Opting for bankruptcy is one thing and how to go about is another. Once you have made up your mind to go for bankruptcy, the next thing is where to start.
Bankruptcy laws differ in their impact and application. However, a general procedure can still be outlined to approach bankruptcy. So here is all you need to know when filing bankruptcy:
Keep your details handy before filing bankruptcy
Filing for bankruptcy is a complex process and it is best to be well prepared before opting for one. Here are the things you need to have with you when filing for bankruptcy:
- List out details of all your assets.
- Ensure that you have details of all your debts, the creditor details, the interest and minimum monthly payable amount.
- Gather all the documents such as credit card statements, notices from creditors and collectors, etc.
- Any other details as required by the court.

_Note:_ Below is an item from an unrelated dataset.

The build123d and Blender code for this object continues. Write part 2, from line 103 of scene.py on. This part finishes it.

Enroll for credit counseling
The latest bankruptcy laws require a debtor to undergo credit counseling through an agency/counselor recognized by the US Govt. The debtor can proceed to file for bankruptcy, if the counseling agency recommends the same. It is important to remember that you need to file for bankruptcy within 180 days of getting a go ahead from the credit-counseling agency you approach.
Identify the state where you should file for bankruptcy
Bankruptcy cases are to be filed with bankruptcy courts, which are present in each state and county. Usually, you can file for bankruptcy in the court of the county you reside in, but under some circumstances you may have to file it under the jurisdiction of some other state.

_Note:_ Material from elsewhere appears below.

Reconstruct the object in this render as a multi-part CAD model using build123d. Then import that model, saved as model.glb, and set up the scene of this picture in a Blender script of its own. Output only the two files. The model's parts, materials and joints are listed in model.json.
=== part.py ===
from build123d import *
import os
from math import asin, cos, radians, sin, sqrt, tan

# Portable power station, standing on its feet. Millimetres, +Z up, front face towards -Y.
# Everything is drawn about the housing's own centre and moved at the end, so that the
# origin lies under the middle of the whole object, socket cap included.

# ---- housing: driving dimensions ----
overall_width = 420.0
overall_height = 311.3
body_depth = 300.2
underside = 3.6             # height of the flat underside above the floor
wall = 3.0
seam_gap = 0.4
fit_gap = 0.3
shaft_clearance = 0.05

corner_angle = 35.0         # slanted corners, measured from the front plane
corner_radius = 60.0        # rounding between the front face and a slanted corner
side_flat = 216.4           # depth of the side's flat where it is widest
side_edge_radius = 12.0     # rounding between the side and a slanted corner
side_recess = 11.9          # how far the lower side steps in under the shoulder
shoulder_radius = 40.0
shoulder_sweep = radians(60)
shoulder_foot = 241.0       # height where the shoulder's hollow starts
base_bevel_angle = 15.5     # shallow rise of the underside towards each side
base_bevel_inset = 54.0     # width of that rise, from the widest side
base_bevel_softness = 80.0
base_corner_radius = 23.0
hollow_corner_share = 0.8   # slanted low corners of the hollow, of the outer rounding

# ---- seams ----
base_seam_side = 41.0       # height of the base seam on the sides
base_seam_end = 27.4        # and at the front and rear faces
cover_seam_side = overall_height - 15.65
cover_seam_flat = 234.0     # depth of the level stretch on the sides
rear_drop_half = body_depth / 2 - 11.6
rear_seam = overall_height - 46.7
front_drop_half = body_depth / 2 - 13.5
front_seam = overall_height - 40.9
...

For a hassle-free processing, consult an attorney to guide you
There are different types of bankruptcies and the laws for each type differ. Moreover, all the laws pertaining to bankruptcy are complex, and it may be a task for you to understand which type you fall under and what laws apply for your case. So, getting professional help is important.
In such circumstances, it is best to consult a bankruptcy attorney, who can not only help you identify where you stand but also provide the expert advice you need when filing for bankruptcy. Although filing for personal bankruptcy can be done without an attorney, it is always better to utilize the services of a bankruptcy attorney. It is, however, mandatory for corporate and business units to hire a bankruptcy attorney when they opt for bankruptcy.

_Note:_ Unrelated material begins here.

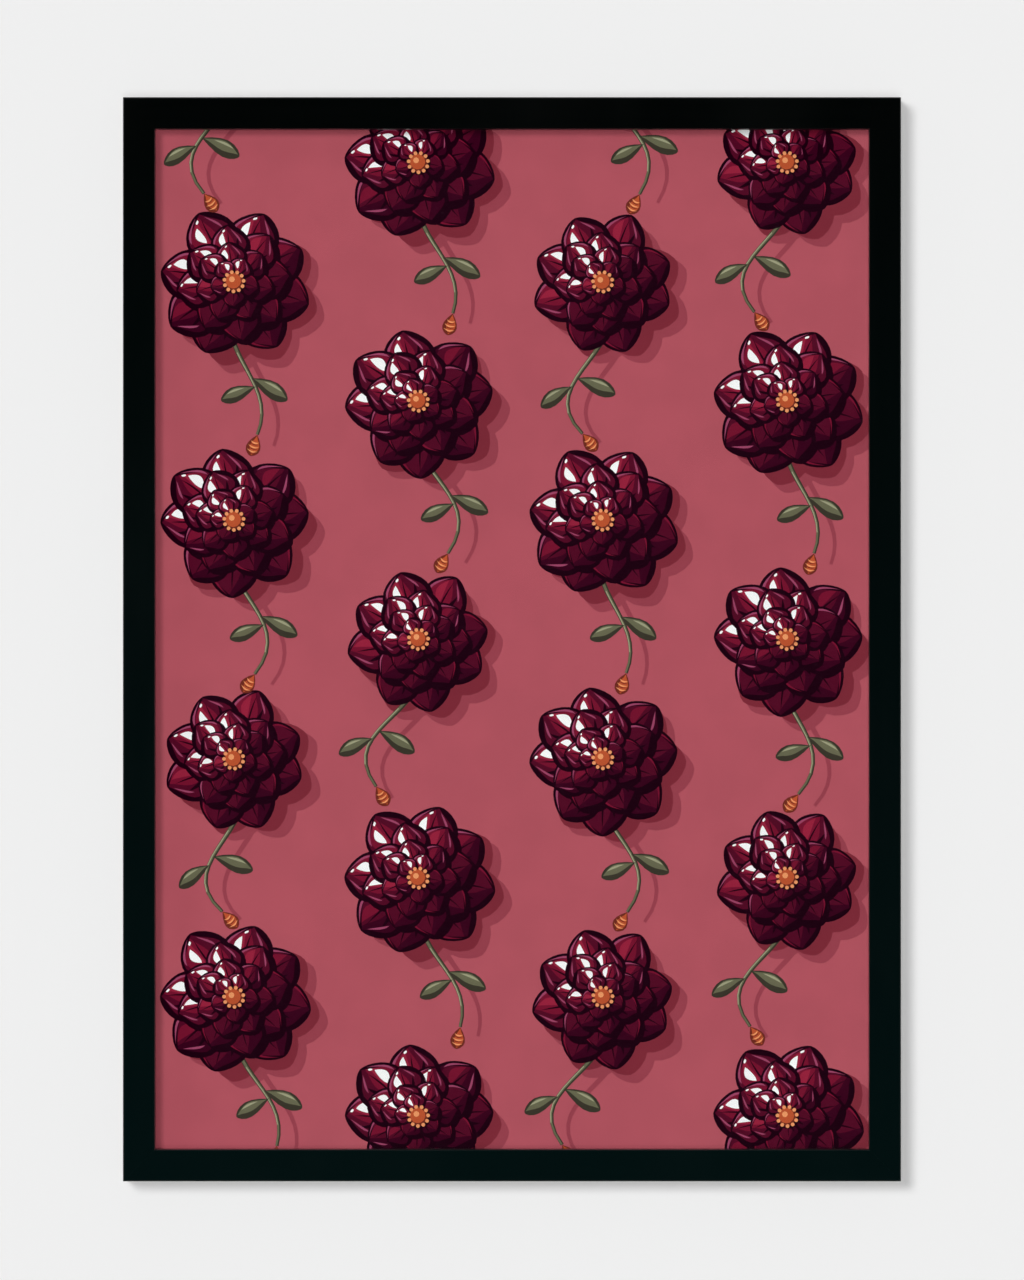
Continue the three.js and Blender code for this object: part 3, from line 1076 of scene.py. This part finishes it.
def printed_sheet(material):
    """The sheet as one closed solid, its front divided along the borders of the inks."""
    low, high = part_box("print")
    centre = (low + high) / 2
    size = high - low
    corners, triangles, inks = flat_print(size.x / 2 / MM, size.z / 2 / MM)

    def lay(shape):
        ink_layer = shape.loops.layers.float_color.new("ink")
        front = [shape.verts.new((centre.x + x * MM, low.y, centre.z + y * MM)) for x, y in corners]
        for triangle, ink_name in zip(triangles, inks):
            face = shape.faces.new([front[k] for k in triangle])
            paint_faces([face], ink_layer, INKS[ink_name])
        loose = [vertex for vertex in shape.verts if not vertex.link_faces]
        bmesh.ops.delete(shape, geom=loose, context="VERTS")
        close_behind(shape, high.y, ink_layer)

    piece = mesh_object("printed_sheet", [], [])
    edit(piece.data, lay)
    dress(piece, material, ["print"])


# ---- Fixings behind the print ----

POINT_TIP, POINT_ROUNDING = 2 * MM, 3 * MM
RIB_START, RIB_FADE = 5.2 * MM, 1.0 * MM
RIB_HALF = 0.24  # of the point's half width


def point_half_width(up, length, half):
    """How far a point's plate reaches to each side, this far up from its tip to its round end."""
    left = length - up
    if left < POINT_ROUNDING:
        reach = max(POINT_ROUNDING**2 - (POINT_ROUNDING - left) ** 2, 0)
        return half - POINT_ROUNDING + math.sqrt(reach)
    return half * clamped(up / POINT_TIP, 0.02)


def steel_point(name):
    """One bendable point, its tip at the origin and its round end up +Z, stiffened by a pressed rib."""
    low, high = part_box("point_rail_bottom_1")
    half, thick, length = (high.x - low.x) / 2, high.y - low.y, high.z - low.z
    plate, rib_height = 0.45 * thick, 0.5 * thick
    across = [-1.0, -0.6, *(RIB_HALF * k / 4 for k in range(-4, 5)), 0.6, 1.0]
    steps = 36
    rings = []
    for k in range(steps + 1):
        up = length * k / steps
        wide = point_half_width(up, length, half)
        rib = clamped(min(up - RIB_START, length - up - POINT_ROUNDING) / RIB_FADE)
        front = []
        for share in across:
            swell = math.cos(math.pi / 2 * min(abs(share) / RIB_HALF, 1)) ** 2
            front.append((share * wide, rib_height * rib * swell, up))
        rings.append(front + [(x, y + plate, z) for x, y, z in front[::-1]])
    return lofted(name, rings)


def steel_points(material):
    """All the points round the rebate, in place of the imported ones."""
    names = sorted(name for name in frame["nodes"] if name.startswith("point_"))
    low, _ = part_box("point_rail_bottom_1")
    stile_low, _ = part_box("point_stile_left_1")
    rail_places = [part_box(f"point_rail_bottom_{k}")[0].x for k in (1, 2)]
    stile_places = [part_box(f"point_stile_left_{k}")[0].z for k in (1, 2, 3)]
    pattern = steel_point("point pattern")
    shade_by_angle(pattern, 35)
    piece = grow("steel_points", round_the_rebate_tree(), {
        "Fixing": pattern,
        "Half Width": -stile_low.x,
        "Half Height": CENTRE_Z - low.z,
        "Centre": (0.0, low.y, CENTRE_Z),
        "On Rails": len(rail_places),
        "Rail Spread": max(rail_places) - min(rail_places),
        "On Stiles": len(stile_places),
        "Stile Spread": max(stile_places) - min(stile_places),
        "Material": material,
    })
    bpy.data.objects.remove(pattern)
    dress(piece, material, names)


def hanger(material):
    """The sawtooth strip, its stamped edges eased."""
    piece = welded_copy("sawtooth_hanger", "hanger")
    eased = piece.modifiers.new("arris", "BEVEL")
    eased.width = 0.12 * MM
    eased.segments = 2
    eased.limit_method = "ANGLE"
    eased.angle_limit = math.radians(30)
    eased.harden_normals = True
    shade_by_angle(piece, 40)
    flat_faces_first(piece)
    dress(piece, material, ["hanger"])


def cross_recess(centre, top, long, wide, deep):
    """A cross to cut a screw's head with. Its arms are longer towards the wall."""
    rings = []
    for y, share in ((top + deep, 1.35), (top - deep, 0.62)):
        arm = [(share * long / 2, -wide / 2), (share * long / 2, wide / 2), (wide / 2, wide / 2)]
        ring = []
        for _ in range(4):
            ring += [(centre.x + x, y, centre.z + z) for x, z in arm]
            arm = [(-z, x) for x, z in arm]
        rings.append(ring)
    return lofted("cross recess", rings)


def screw(node_name, material):
    """A pan-head screw: a domed head with a cross recess on a pointed shank."""
    low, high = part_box(node_name)
    centre = (low + high) / 2
    head = (high.x - low.x) / 2
    shank, dome, eased = 1.2 * MM, 0.75 * MM, 0.12 * MM
    under = high.y - 1.2 * MM
    profile = [
        (0, low.y), (0.35 * shank, low.y + 0.9 * MM), (shank, low.y + 2.6 * MM), (shank, under - 0.15 * MM),
        (shank + 0.15 * MM, under), (head - eased, under), (head, under + eased),
        *arc((head - dome, high.y - dome), dome, 0, 90, 6), (0.55 * head, high.y - 0.01 * MM), (0, high.y),
    ]
    piece = turned(f"pan_{node_name}", centre, profile, 40)
    recess = cross_recess(centre, high.y, long=3.0 * MM, wide=0.62 * MM, deep=0.62 * MM)
    cutting = piece.modifiers.new("recess", "BOOLEAN")
    cutting.object = recess
    cutting.operation = "DIFFERENCE"
    cutting.solver = "EXACT"
    apply_modifiers(piece)
    bpy.data.objects.remove(recess)
    shade_by_angle(piece, 38)
    dress(piece, material, [node_name])


def bumper(node_name, material):
    """A soft round foot with a flared skirt and a flat face towards the wall."""
    low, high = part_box(node_name)
    centre = (low + high) / 2
    base = (high.x - low.x) / 2
    tall = high.y - low.y
    face, shoulder = 2.2 * MM, 0.55 * MM
    profile = [
        (0, low.y), (base - 0.1 * MM, low.y), (base, low.y + 0.1 * MM), (base, low.y + 0.30 * MM),
        (base - 0.12 * MM, low.y + 0.45 * MM), (0.86 * base, low.y + 0.30 * tall),
        (0.80 * base, low.y + 0.5 * tall), *arc((face - shoulder, high.y - shoulder), shoulder, 15, 90, 6),
        (0.5 * face, high.y), (0, high.y),
    ]
    piece = turned(f"round_{node_name}", centre, profile, 48)
    shade_by_angle(piece, 50)
    dress(piece, material, [node_name])


def paint_node(node_name, material):
    """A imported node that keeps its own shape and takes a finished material."""
    mesh = frame["nodes"][node_name].data
    mesh.materials.clear()
    mesh.materials.append(material)


# ---- Stage, light and camera ----

VIEW_HEIGHT = 514.2 * MM  # what the picture's height takes in at the frame's face
AIM_BELOW_CENTRE = 0.3 * MM
LENS, SENSOR = 350.0, 36.0  # in mm
FLOOR_Z = -1.4
REACH, STAGE_TOP = 12.0, 4.0
PALE = 0.865  # the grey of the backdrop, the wall and the floor
FILL, REAR_FILL = 0.07, 0.40  # the even light before the wall and behind it


def grey(value):
    return (value, value, value, 1)


def stage_wall_paint():
    """Plain matt paint that vanishes from behind.

    Over the frame's own outline it also lets through what starts on the first thing seen, so that
    the frame's back is lit and mirrors the room when the camera looks at it through the wall."""
    material, tree, shader = new_material("matt pale wall")
    feed(shader, {"Base Color": grey(PALE), "Roughness": 1.0, "Specular IOR Level": 0.0})
    path = add(tree, "ShaderNodeLightPath")
    x, _, z = split(object_place(tree))
    beside = maths("ABSOLUTE", x) - HALF_X
    above = maths("ABSOLUTE", z - CENTRE_Z) - HALF_Z
    behind_frame = maths("MAXIMUM", beside, above) < 1.5 * MM
    unseen = maths("SUBTRACT", 1.0, path["Is Camera Ray"])
    passing = (path["Ray Depth"] < 1.5) * unseen * behind_frame
    from_behind = add(tree, "ShaderNodeNewGeometry")["Backfacing"]
    let_through(maths("MAXIMUM", from_behind, passing))
    return material


def stage_floor_paint():
    """As pale as the backdrop wherever it is seen, so that the two run together."""
    material, _, shader = new_material("plain pale floor")
    feed(shader, {
        "Base Color": BLACK,
        "Roughness": 1.0,
        "Specular IOR Level": 0.0,
        "Emission Color": grey(PALE),
        "Emission Strength": 1.0,
    })
    material.cycles.emission_sampling = "NONE"
    return material


def stage_plane(name, corners, material):
    plane = mesh_object(name, corners, [(0, 1, 2, 3)])
    plane.data.materials.append(material)
    return plane


def build_stage():
    wall_y = CAD_HIGH.y
    upright = ((-REACH, FLOOR_Z), (REACH, FLOOR_Z), (REACH, STAGE_TOP), (-REACH, STAGE_TOP))
    stage_plane("wall", [(x, wall_y, z) for x, z in upright], stage_wall_paint())
    level = ((-REACH, -REACH), (REACH, -REACH), (REACH, REACH), (-REACH, REACH))
    floor = stage_plane("floor", [(x, y, FLOOR_Z) for x, y in level], stage_floor_paint())
    for rays in ("diffuse", "glossy", "transmission", "shadow"):
        setattr(floor, f"visible_{rays}", False)


def sun(name, towards_light, strength, degrees, diffuse=True, glossy=False):
    """A distant lamp. towards_light points from the frame to it."""
    lamp = bpy.data.lights.new(name, "SUN")
    lamp.energy = strength
    lamp.angle = math.radians(degrees)
    holder = new_object(name, lamp)
    holder.rotation_euler = Vector(towards_light).to_track_quat("Z", "Y").to_euler()
    holder.visible_diffuse = diffuse
    holder.visible_glossy = glossy
    holder.visible_transmission = False  # the glass already lets it through as it does shadow rays


def build_world():
    """A pale backdrop to the camera and a soft even fill, stronger behind the wall.

    Before the wall a mirror sees a dark horizon, for the glass, and behind it a bright studio."""
    world = bpy.data.worlds.new("studio")
    bpy.context.scene.world = world
    world.use_nodes = True
    tree = world.node_tree
    tree.nodes.clear()
    path = add(tree, "ShaderNodeLightPath")
    sideways, rearward, up = split(add(tree, "ShaderNodeTexCoord")["Generated"])
    behind = ramp(rearward, -0.05, 0.2)
    fore = blend(ramp(up, 0.5, 0.85), (0.003, 0.005, 0.005, 1), (0.50, 0.51, 0.52, 1))
    fore = blend(ramp(up, -0.12, -0.45), fore, (0.08, 0.09, 0.09, 1))
    fore = blend(ramp(maths("ABSOLUTE", sideways), 0.72, 0.95), fore, grey(0.40))
    aft = blend(ramp(up, 0.05, 0.4), grey(0.20), (1.30, 1.29, 1.27, 1))
    aft = blend(ramp(up, 0.0, -0.4), aft, (0.52, 0.51, 0.50, 1))
    even = blend(behind, grey(FILL), grey(REAR_FILL))
    light = blend(path["Is Glossy Ray"], even, blend(behind, fore, aft))
    light = blend(path["Is Transmission Ray"], light, BLACK)
    light = blend(path["Is Camera Ray"], light, grey(PALE))
    background = add(tree, "ShaderNodeBackground", {"Color": light, "Strength": 1.0})
    feed(tree.nodes.new("ShaderNodeOutputWorld"), {"Surface": background})


def build_lights():
    sun("copy light", (0.0, -1.0, 0.0), 1.14, 3)
    sun("window key", (-0.25, -1.0, 0.187), 1.35, 13)
    sun("light off the table", (0.0, -1.0, -0.12), 0.50, 10)
    sun("window sheen", (-1.6, -1.0, 1.2), 0.45, 16, diffuse=False, glossy=True)
    sun("ceiling", (0.0, 0.0, 1.0), 1.3, 2)
    sun("behind the wall", (-0.5, 1.0, 0.7), 2.3, 20, glossy=True)


def build_camera():
    camera = bpy.data.cameras.new("camera")
    camera.sensor_width = SENSOR
    camera.lens = LENS
    camera.clip_start = 0.1
    camera.clip_end = 100
    holder = new_object("camera", camera)
    distance = VIEW_HEIGHT * LENS / SENSOR
    holder.location = (0, FRONT_Y - distance, CENTRE_Z - AIM_BELOW_CENTRE)
    holder.rotation_euler = (math.pi / 2, 0, 0)
    bpy.context.scene.camera = holder


# ---- The whole ----

def build_print():
    lacquer = lacquered_wood()
    for name in LENGTHS:
        moulding_length(name, lacquer)
    paint_node("glass", clear_glass())
    printed_sheet(printed_paper())
    paint_node("backing_board", pressed_hardboard())

    steel_points(bare_steel("rolled steel", (0.66, 0.65, 0.63, 1), (0.40, 0.39, 0.37, 1), 0.20, 0.45))
    nail_steel = bare_steel("stamped steel", (0.50, 0.49, 0.48, 1), (0.28, 0.27, 0.26, 1), 0.28, 1.0, 0.7)
    for name in sorted(name for name in frame["nodes"] if name.startswith("corner_nail")):
        paint_node(name, nail_steel)
    hanger(zinc_plate("zinc plate", 0.24))
    screw_plate = zinc_plate("bright zinc", 0.16)
    rubber = moulded_rubber()
    for side in ("left", "right"):
        screw(f"hanger_screw_{side}", screw_plate)
        bumper(f"bumper_{side}", rubber)


bpy.context.scene.view_settings.view_transform = "Standard"
build_camera()
build_world()
build_lights()
build_stage()
build_print()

Estimate the cost for hiring a bankruptcy attorney
Bankruptcy filing is a costly affair, so it becomes all the more important to check how you can cut corners without affecting the process in any way. It is a good idea to gather information about different attorneys and their average pay before zeroing in on any one. Typically, most attorneys would follow any one of the payment modes: charge a flat fee or charge fees based on the debts owed. While some attorneys would prefer a one-time payment, some would give you an option of paying in installments. Choose what suits your case best. And get recommendations from friends and family who might have used the services of such an attorney.
Route all your creditors through your bankruptcy attorney and be absolutely transparent with the trustee
Once you have finalized your attorney, ensure that all your creditors are referred to him or her. After your attorney files the bankruptcy petition, none of the creditors can contact you directly. All calls and meetings will have to be routed via your attorney from then on. This procedure is followed by a meeting with the trustee and creditors, where the trustee verifies details of your debts and assets. Make it a point to be transparent with your attorney, as he/she is the one who will present your case to the trustee. A slip here can prove costly.
With these steps, your work is done. After this, the trustee will review your debts and assets. Based on the type of assets (exempt/non-exempt) he/she will determine which assets can be sold off to clear your debts. Accordingly, Chapter 7 or 13 will apply to your case. Sixty days after the trustee forwards your petition, your debts will be discharged, provided none of your creditors challenges this petition within that 60-day period.